9. Learned Counsel for the appellant submitted that the language policy introduced in the Government Order dated 29.04.1994 is under challenge in the cases pending before the Full Bench and there is an interim order directing to maintain status-quo and therefore the institutions represented by the appellant are not bound to have Kannada/Mother Tongue as medium of instruction. According to the learned Counsel, undertaking was taken from the appellant's schools in view of the language policy contained in the Government Order dated 29.04.1994 in respect of which an interim order directing status quo is in force and therefore the undertaking cannot be enforced against them. We do not find any merit Page 1269 in the contention. As we have already observed, none of the institutions concerned has claimed that it had challenged the Government Order dated 29.04.1994 and obtained an interim order enabling it to run the school in English medium. On the contrary, it is admitted that, after the Government Order dated 29.04.1994, the appellant's schools undertook to run the school with Kannada/Mother Tongue as medium of instruction and obtained recognition with the condition that medium of instruction shall be Kannada/Mother Tongue. Therefore the appellants cannot claim any benefit or right under the interim order of status quo passed in the case pending before the Full Bench. Moreover, there is no stay of the Government Order dated 29.04.1994. The direction to maintain status quo was only in respect of withdrawal of recognition already granted to the schools prior to 29.04.1994. The appellant's institutions got recognition only after 29.04.1994, that too, with a condition that medium of instruction shall be Kannada/Mother Tongue. Further, in the writ petition or writ appeal there is no challenge against the Government order dated 29.4.1994. There is also no direct challenge against the action to withdraw recognition. The only prayer in the writ petition is to quash Annexure-F Government Order dated 12.04.2007 which introduced the Voluntary Scheme. Therefore, the appellant cannot claim any benefit or protection on the ground of pendency of the case before the Full Bench or the interim order of status quo passed in that case.

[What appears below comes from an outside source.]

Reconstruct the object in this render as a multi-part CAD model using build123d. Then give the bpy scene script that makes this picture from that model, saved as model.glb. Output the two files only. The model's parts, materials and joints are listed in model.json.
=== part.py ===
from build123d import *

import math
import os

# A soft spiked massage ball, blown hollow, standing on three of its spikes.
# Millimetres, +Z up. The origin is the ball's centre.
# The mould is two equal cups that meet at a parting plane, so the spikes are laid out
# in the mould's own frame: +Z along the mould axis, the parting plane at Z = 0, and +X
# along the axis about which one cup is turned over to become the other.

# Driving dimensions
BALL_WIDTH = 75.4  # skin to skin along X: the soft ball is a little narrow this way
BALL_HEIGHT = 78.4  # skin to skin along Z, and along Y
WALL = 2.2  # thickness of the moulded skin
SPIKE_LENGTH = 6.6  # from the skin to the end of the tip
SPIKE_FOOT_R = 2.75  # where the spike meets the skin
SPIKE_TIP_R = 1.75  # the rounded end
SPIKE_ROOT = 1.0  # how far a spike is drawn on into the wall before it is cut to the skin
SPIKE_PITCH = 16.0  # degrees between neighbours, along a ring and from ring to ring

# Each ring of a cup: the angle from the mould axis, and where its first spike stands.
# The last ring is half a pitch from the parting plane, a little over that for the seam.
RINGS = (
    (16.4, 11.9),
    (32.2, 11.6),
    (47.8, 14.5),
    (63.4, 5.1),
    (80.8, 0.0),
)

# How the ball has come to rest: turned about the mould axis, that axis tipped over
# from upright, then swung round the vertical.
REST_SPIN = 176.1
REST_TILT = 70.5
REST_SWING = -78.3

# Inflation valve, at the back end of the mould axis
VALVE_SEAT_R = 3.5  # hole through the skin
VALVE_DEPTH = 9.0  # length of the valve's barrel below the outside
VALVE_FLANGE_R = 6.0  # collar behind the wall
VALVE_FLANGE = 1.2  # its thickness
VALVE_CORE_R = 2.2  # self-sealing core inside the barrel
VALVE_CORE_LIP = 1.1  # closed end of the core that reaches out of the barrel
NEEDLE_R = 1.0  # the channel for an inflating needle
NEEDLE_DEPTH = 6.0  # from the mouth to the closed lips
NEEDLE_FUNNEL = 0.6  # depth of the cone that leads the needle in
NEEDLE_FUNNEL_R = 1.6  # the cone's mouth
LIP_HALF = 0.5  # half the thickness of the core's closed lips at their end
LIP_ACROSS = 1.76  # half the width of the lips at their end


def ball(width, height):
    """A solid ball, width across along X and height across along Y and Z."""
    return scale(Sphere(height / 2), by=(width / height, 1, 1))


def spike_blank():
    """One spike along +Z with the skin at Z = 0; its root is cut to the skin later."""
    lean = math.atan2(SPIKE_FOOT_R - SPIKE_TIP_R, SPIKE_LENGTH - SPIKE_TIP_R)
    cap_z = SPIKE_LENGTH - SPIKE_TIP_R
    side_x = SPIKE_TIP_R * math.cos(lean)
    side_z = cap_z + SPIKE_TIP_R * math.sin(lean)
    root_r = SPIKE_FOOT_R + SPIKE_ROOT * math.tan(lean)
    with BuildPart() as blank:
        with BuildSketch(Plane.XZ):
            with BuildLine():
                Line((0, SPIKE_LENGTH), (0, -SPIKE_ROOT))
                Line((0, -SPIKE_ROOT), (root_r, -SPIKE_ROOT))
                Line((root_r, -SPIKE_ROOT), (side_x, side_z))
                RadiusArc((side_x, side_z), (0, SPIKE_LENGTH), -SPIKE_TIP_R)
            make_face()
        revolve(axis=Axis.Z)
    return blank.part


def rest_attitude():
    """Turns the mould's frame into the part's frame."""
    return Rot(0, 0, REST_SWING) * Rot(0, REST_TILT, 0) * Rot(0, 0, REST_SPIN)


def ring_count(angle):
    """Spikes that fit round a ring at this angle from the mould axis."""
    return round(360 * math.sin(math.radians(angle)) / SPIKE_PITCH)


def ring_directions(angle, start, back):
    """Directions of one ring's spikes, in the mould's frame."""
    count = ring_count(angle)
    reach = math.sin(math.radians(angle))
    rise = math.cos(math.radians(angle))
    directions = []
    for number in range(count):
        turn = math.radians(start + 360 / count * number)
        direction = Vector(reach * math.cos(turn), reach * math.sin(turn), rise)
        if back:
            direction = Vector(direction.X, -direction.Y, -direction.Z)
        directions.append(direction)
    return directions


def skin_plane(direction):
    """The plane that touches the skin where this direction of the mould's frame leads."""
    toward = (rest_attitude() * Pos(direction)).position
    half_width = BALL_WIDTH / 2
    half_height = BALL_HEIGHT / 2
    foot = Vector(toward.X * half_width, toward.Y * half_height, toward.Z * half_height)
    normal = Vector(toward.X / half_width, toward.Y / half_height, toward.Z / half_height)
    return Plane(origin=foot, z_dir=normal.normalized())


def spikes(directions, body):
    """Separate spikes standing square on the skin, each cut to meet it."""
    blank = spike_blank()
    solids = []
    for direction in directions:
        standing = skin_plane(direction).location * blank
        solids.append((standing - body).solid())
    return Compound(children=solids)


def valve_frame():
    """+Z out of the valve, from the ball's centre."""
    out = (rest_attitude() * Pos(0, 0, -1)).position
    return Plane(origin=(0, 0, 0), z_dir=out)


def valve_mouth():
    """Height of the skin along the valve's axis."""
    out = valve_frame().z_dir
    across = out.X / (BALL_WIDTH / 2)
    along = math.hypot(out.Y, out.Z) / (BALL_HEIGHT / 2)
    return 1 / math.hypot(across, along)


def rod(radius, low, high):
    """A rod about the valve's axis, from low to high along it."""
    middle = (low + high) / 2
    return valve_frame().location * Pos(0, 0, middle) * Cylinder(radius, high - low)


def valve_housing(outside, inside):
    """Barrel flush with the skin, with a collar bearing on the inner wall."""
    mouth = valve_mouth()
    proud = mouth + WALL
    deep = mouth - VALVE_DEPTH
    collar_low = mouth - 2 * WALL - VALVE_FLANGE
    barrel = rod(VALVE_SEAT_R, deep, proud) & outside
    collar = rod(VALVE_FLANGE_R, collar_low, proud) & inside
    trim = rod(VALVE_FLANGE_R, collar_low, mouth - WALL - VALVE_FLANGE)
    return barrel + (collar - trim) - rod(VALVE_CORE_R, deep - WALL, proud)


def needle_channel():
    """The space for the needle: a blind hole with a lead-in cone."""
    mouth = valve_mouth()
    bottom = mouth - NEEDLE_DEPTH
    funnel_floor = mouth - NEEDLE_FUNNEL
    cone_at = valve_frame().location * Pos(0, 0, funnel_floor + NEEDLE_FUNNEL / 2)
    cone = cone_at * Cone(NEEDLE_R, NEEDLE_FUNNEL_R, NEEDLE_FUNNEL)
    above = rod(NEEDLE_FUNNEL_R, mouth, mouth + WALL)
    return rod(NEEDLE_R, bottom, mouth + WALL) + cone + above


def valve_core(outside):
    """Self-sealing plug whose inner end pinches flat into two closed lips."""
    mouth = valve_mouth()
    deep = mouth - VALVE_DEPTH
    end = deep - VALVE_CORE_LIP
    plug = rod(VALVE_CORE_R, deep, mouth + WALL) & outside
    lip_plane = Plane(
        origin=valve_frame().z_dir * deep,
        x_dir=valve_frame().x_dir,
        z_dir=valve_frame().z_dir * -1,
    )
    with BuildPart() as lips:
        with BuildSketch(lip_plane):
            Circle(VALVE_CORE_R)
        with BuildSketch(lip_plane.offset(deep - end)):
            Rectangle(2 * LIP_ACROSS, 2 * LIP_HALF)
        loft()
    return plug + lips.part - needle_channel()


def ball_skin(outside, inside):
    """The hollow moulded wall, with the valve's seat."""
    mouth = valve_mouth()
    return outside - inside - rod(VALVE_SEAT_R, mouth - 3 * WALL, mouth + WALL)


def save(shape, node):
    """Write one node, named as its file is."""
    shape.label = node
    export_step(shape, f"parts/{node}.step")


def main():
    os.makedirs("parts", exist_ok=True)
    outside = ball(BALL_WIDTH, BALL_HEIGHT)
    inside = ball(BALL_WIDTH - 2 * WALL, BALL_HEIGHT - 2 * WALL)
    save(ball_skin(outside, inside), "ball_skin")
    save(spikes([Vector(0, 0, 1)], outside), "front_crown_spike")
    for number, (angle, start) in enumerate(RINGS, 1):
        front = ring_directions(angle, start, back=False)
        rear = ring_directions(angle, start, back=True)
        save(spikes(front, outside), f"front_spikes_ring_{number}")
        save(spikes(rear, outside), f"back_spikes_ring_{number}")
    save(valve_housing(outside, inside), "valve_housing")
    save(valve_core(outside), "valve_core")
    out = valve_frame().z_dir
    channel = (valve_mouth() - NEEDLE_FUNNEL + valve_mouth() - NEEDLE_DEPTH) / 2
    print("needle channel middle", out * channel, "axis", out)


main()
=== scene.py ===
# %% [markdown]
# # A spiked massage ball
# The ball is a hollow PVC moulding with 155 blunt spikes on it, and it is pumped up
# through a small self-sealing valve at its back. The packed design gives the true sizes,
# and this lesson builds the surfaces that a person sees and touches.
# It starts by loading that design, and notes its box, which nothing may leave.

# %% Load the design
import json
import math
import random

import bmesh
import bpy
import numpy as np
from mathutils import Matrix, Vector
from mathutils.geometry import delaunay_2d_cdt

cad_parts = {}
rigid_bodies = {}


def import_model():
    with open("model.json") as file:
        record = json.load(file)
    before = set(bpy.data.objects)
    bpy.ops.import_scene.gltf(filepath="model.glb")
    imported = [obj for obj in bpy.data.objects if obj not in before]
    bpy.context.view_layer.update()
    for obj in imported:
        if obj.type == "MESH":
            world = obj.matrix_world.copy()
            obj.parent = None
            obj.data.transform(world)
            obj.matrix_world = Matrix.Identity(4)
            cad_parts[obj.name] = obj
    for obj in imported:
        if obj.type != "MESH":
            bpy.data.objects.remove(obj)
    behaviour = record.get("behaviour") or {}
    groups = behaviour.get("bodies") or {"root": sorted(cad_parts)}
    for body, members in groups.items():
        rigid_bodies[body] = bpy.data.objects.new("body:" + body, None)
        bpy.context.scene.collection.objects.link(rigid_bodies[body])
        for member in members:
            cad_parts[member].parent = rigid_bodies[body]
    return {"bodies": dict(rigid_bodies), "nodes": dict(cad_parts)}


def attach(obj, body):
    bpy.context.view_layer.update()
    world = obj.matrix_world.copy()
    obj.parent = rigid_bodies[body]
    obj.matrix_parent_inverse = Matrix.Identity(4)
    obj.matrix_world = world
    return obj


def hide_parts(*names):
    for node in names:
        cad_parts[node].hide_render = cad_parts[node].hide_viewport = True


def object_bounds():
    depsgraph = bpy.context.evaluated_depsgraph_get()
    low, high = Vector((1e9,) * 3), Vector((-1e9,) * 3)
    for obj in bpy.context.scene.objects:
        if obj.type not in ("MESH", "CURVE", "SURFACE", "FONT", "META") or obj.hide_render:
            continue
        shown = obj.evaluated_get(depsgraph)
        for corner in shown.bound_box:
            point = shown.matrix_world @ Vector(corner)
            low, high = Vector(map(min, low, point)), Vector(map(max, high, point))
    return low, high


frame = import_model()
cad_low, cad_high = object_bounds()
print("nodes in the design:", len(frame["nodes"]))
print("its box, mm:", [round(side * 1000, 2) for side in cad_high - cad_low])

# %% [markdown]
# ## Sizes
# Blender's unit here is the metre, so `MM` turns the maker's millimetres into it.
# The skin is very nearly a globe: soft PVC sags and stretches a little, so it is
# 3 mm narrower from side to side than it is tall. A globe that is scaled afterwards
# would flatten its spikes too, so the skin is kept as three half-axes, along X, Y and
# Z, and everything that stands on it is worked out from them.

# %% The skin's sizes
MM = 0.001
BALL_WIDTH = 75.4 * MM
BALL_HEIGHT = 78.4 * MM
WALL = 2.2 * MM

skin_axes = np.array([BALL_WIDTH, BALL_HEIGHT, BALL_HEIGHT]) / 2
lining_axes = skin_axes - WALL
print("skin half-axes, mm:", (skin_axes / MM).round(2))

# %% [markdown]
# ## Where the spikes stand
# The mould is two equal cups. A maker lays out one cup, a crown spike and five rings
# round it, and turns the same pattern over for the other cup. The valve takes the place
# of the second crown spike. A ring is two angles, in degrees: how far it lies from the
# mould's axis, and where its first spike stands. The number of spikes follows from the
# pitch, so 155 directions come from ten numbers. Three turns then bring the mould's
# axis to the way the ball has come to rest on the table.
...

10. As already pointed out the only challenge in the writ petition is against Annexure-F Government Order. But there is no element of compulsion in Annexure-F Government Order. If any particular school does not want to opt for the Voluntary Scheme it is free to do so. The only consequence is that it will hot get the benefit under the scheme. If the benefit of the scheme is not available, the school is bound to face action for withdrawal of recognition on the ground of violation of conditions of recognition. Merely because a school or some schools do not want to opt for the Voluntary Scheme, the schools which want to opt for the scheme need not be denied the opportunity and the benefit of the scheme. Hence there is absolutely no justification for staying the scheme as prayed by the appellant. However the learned Single Judge has granted an order of stay subject to the condition that the schools shall file individual affidavits undertaking to run the school in the medium of instruction specified in the order of recognition. If the institutions fail to abide by the condition imposed by the learned Single Judge, they will not be entitled to the benefit of the interim order of stay. We do not find anything wrong, arbitrary, illegal or unjust in stipulating a condition that if Annexure-F order should be stayed, the schools in question should admit students from 2007-2008 only in the medium of instruction for which recognition was granted by the Government. Therefore, we do not find any valid reason to interfere with the impugned order dated 29.05.2007 passed by the learned Single Judge.

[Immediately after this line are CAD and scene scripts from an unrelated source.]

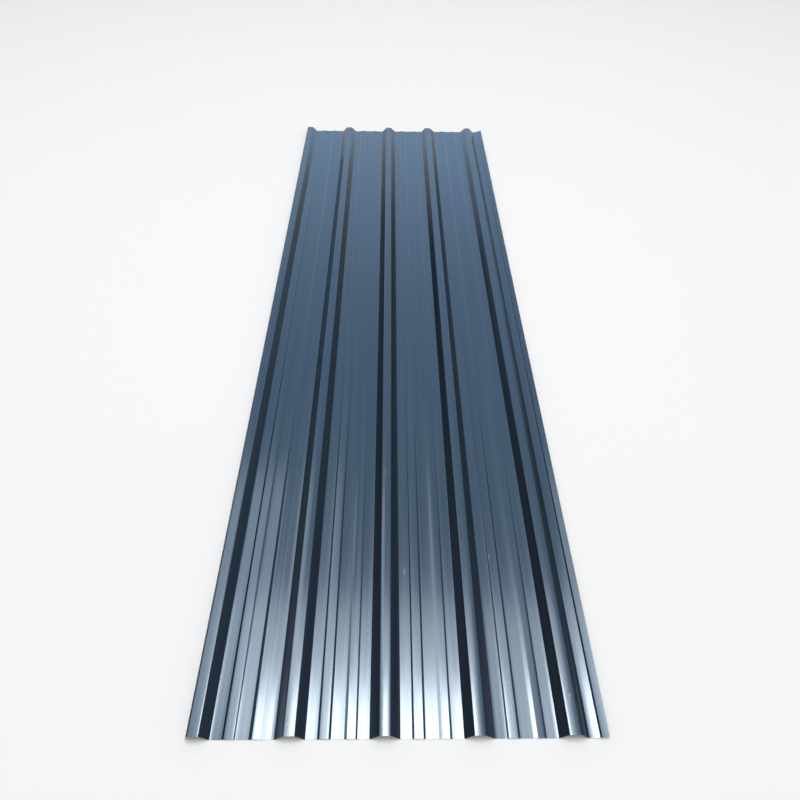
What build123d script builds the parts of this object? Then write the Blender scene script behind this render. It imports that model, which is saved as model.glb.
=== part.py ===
from build123d import *

import os
from math import hypot

# A trapezoidal profiled steel roofing sheet, one piece of pre-painted coil.
# It is roll-formed, so one section runs the whole length of the sheet. It lies with
# its ribs up and running along Y, the overlap rib on the -X side and the underlap edge
# on the +X side. The origin is midway between the side edges and between the cut ends,
# on the plane of the pan undersides. Section sizes are those of the underside.

# Coil and cut length
sheet_length = 3000.0
steel_thickness = 0.5
bend_radius = 3.5

# Main ribs
rib_count = 5
rib_pitch = 205.0
rib_height = 20.0
rib_crest_width = 25.5
rib_base_width = 65.0
rib_crest_crown = 0.6

# Stiffeners rolled into each pan
stiffeners_per_pan = 2
stiffener_spacing = 57.5
stiffener_crest_width = 20.5
stiffener_base_width = 28.5
stiffener_height = 1.8

# Overlap edge: the outer leg of the first rib is steep and stops short of the pan
overlap_leg_run = 5.5
overlap_leg_drop = 16.0

# Underlap edge: a flange that springs up, the first web of one more stiffener, then a lip
underlap_flange_rise = 2.5
underlap_lip_width = 12.0
underlap_lip_rise = 3.2


def rib_centre(index):
    """Distance of a main rib from the first one."""
    return index * rib_pitch


def crest_corner(index, side):
    """Corner where a rib's crest meets its left (-1) or right (+1) web."""
    return (rib_centre(index) + side * rib_crest_width / 2, rib_height)


def foot_corner(index, side):
    """Corner where a rib's left (-1) or right (+1) web meets the pan."""
    return (rib_centre(index) + side * rib_base_width / 2, 0)


def stiffener_centres(index):
    """Distances from the first rib of the stiffeners in the pan that follows a rib."""
    pan_centre = rib_centre(index) + rib_pitch / 2
    middle = (stiffeners_per_pan - 1) / 2
    return [pan_centre + (n - middle) * stiffener_spacing for n in range(stiffeners_per_pan)]


def stiffener_corners(centre):
    """Corners of one stiffener, from left to right."""
    half_base = stiffener_base_width / 2
    half_crest = stiffener_crest_width / 2
    return [
        (centre - half_base, 0),
        (centre - half_crest, stiffener_height),
        (centre + half_crest, stiffener_height),
        (centre + half_base, 0),
    ]


def pan_corners(index):
    """Corners from a rib's right web across the pan to the next rib's crest."""
    stiffeners = [corner for c in stiffener_centres(index) for corner in stiffener_corners(c)]
    return [foot_corner(index, 1), *stiffeners, foot_corner(index + 1, -1), crest_corner(index + 1, -1)]


def underlap_corners(index):
    """Corners from the last rib's right web to the edge of the lip."""
    foot, crest_edge = stiffener_corners(stiffener_centres(index)[0])[:2]
    flange_edge = (foot[0], foot[1] + underlap_flange_rise)
    lip_start = (crest_edge[0], crest_edge[1] + underlap_flange_rise)
    lip_edge = (lip_start[0] + underlap_lip_width, lip_start[1] + underlap_lip_rise)
    return [foot_corner(index, 1), flange_edge, lip_start, lip_edge]


last_rib = rib_count - 1
overlap_edge = (crest_corner(0, -1)[0] - overlap_leg_run, rib_height - overlap_leg_drop)
underlap_edge = underlap_corners(last_rib)[-1]

# The leg's outer face stands out from its underside by part of the thickness
leg_overhang = steel_thickness * overlap_leg_drop / hypot(overlap_leg_run, overlap_leg_drop)
middle_of_sheet = (overlap_edge[0] - leg_overhang + underlap_edge[0]) / 2

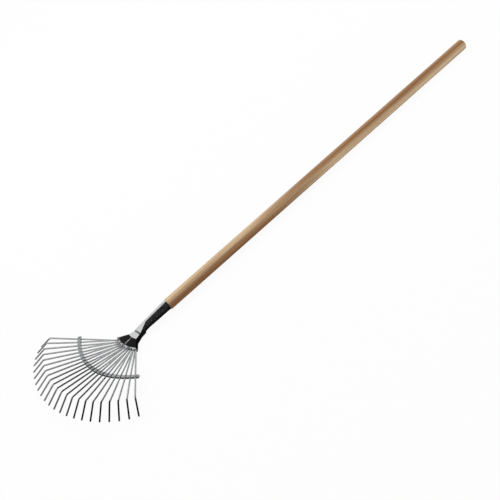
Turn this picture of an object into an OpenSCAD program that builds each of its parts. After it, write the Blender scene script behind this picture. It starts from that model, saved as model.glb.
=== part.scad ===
/* [Handle] */
// Diameter of the wooden handle
handle_d = 28; // [26:0.5:32]
// Bare length of the handle, from the ferrule's mouth to the free end
handle_len = 1057; // [700:1:1400]
// Rounding of the free end
handle_round = 4; // [1:0.5:6]
// Length of the taper that leads the wood down to the ferrule
shoulder_len = 4; // [2:0.5:8]

/* [Ferrule] */
// Outer diameter of the ferrule's mouth
mouth_d = 24.8; // [23:0.1:25.6]
// Distance from the handle's axis down to the straight underside of the ferrule
ferrule_drop = 11.8; // [11.4:0.1:12.2]
// Where the flat tongue starts, measured from the mouth
tongue_start = 65; // [60:1:68]
// Where the round underside stops and only the tongue goes on
tube_len = 71; // [69:1:76]
// Half width of the tongue's end
tongue_half_w = 11.6; // [10.8:0.1:12.4]
// Thickness of the steel sheet of the ferrule and the head
sheet_t = 1.2; // [0.8:0.1:1.4]

/* [Screw] */
// Distance of the handle screw from the mouth
screw_y = 24; // [18:1:34]
// Shank diameter of the handle screw
screw_d = 3.5; // [3:0.1:4]
// Length of the handle screw under its head
screw_len = 16; // [10:1:18]

/* [Head] */
// Angle by which the fan of tines is raised from the line of the handle
fan_tilt = 10.6; // [9:0.1:12]
// Distance from the ferrule's mouth to the point where the tines would meet
apex_y = 112.7; // [110:0.1:116]
// Depth of that point under the handle's axis
apex_drop = 15.8; // [14:0.1:18]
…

11. Learned Counsel for the appellant submitted that the time granted by the learned Single Judge for filing affidavits by individual institutions expired Page 1270 on 14.06.2007 and since the affidavits were not filed, the learned Single Judge vacated the order of stay. When the institutions failed to file individual affidavits as directed in the impugned order dated 29.05.2007 the stay order was liable to be vacated and we do not find anything improper about it. But having regard to the facts and circumstances of the case and considering the interests of the students who are studying in the schools, we are inclined to extend the time for filing the affidavits by one more week. In other words, if the individual institutions file affidavits within a week from today, undertaking to admit students in Standard I for the year 2007-2008 only in the medium of instruction for which recognition was granted by the Government, the recognition of the institutions shall continue to be in force subject to the final decision in the writ petition. Similarly, in the case of schools which are willing to opt for the Voluntary Scheme contained in Annexure-F Government Order, the time for intimating option shall stand extended upto 02.07.2007.

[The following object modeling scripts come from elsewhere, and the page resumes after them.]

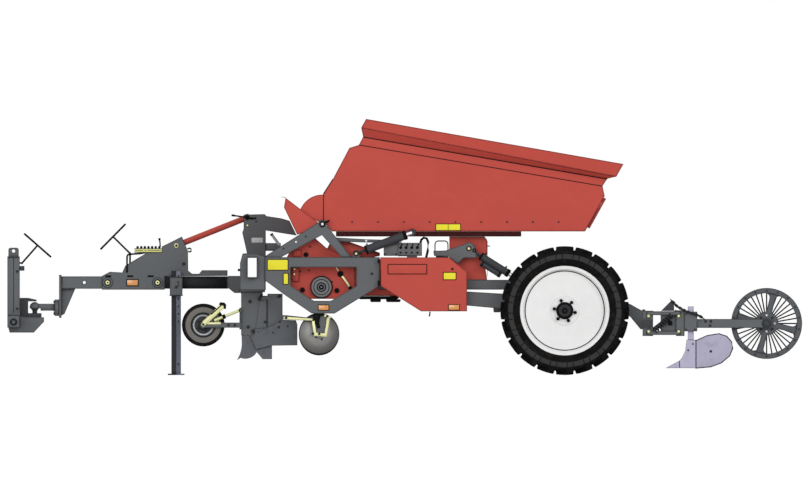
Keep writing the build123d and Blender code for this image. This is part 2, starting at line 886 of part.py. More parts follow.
# Main rails down to the rear toolbar, with posts and the hangers of the torque tube
rail_mid = rail_outer_y - rail_depth / 2
toolbar_front = toolbar_x - toolbar_size / 2
cross_tube_rear = tube_front_x + cross_tube_size / 2
with BuildPart() as main_rails:
    for side in sides:
        with BuildSketch(side_plane(side * rail_mid)):
            Polygon(
                (cross_tube_rear + seat_gap, rail_low_z),
                (cross_tube_rear + seat_gap, rail_top_z),
                (1480, rail_top_z),
                (2174, 686),
                (2295, 619),
                (toolbar_front - seat_gap, 619),
                (toolbar_front - seat_gap, 442),
                (2275, 442),
                (2174, 564),
                (1480, rail_low_z),
            )
            Polygon(*box_outline(tube_rear_x - 50, tube_rear_x + 50, rail_top_z - 10,
                                 tube_rear_top - cross_tube_size - seat_gap))
            Polygon(*box_outline(300, 420, rail_top_z - 10, 1199))
            Polygon(*box_outline(arm_pivot_x - 80, arm_pivot_x + 80, arm_pivot_z - 80, rail_low_z + 10))
            with Locations((arm_pivot_x, arm_pivot_z)):
                Circle(torque_tube_radius + pin_gap, mode=Mode.SUBTRACT)
        extrude(amount=rail_depth / 2, both=True)

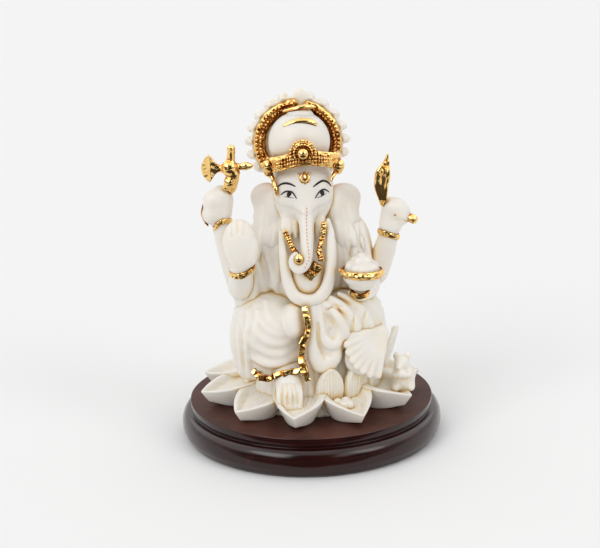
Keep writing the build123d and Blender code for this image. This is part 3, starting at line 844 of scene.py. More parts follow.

12. Learned Counsel for the appellant pointed out that the schools which opt for the Voluntary Scheme have to deposit a substantial amount towards Administrative Expenses along with the application for fresh recognition. Learned Counsel submitted that considering that the schools had been granted recognition and that the schools have been functioning so far, the liability to deposit the amount towards Administrative Expenses may be dispensed with. We are of the view that the question whether the schools should be made liable to deposit any amount towards Administrative Expenses must be left to be decided in the writ petition and that pending final decision in the writ petition, the deposit of Administrative Expenses should be deferred. Hence, we direct that pending final decision in the writ petition, in the case of schools which opt for the Voluntary Scheme, Administrative Expenses as mentioned in Annexure-F Order shall not be demanded till the final decision in the writ petition. It is also made clear that the schools which file individual affidavits as directed above and in terms of the impugned order dated 29.05.2007 also need not pay the Administrative Expenses pending final decision in the writ petition.
13. The order dated 29.05.2007 passed by the learned Single Judge in W.P.No. 7596/2007 will stand modified to the above extent. With the above mentioned modifications of the impugned order of the learned Single Judge, the Writ Appeal is disposed of.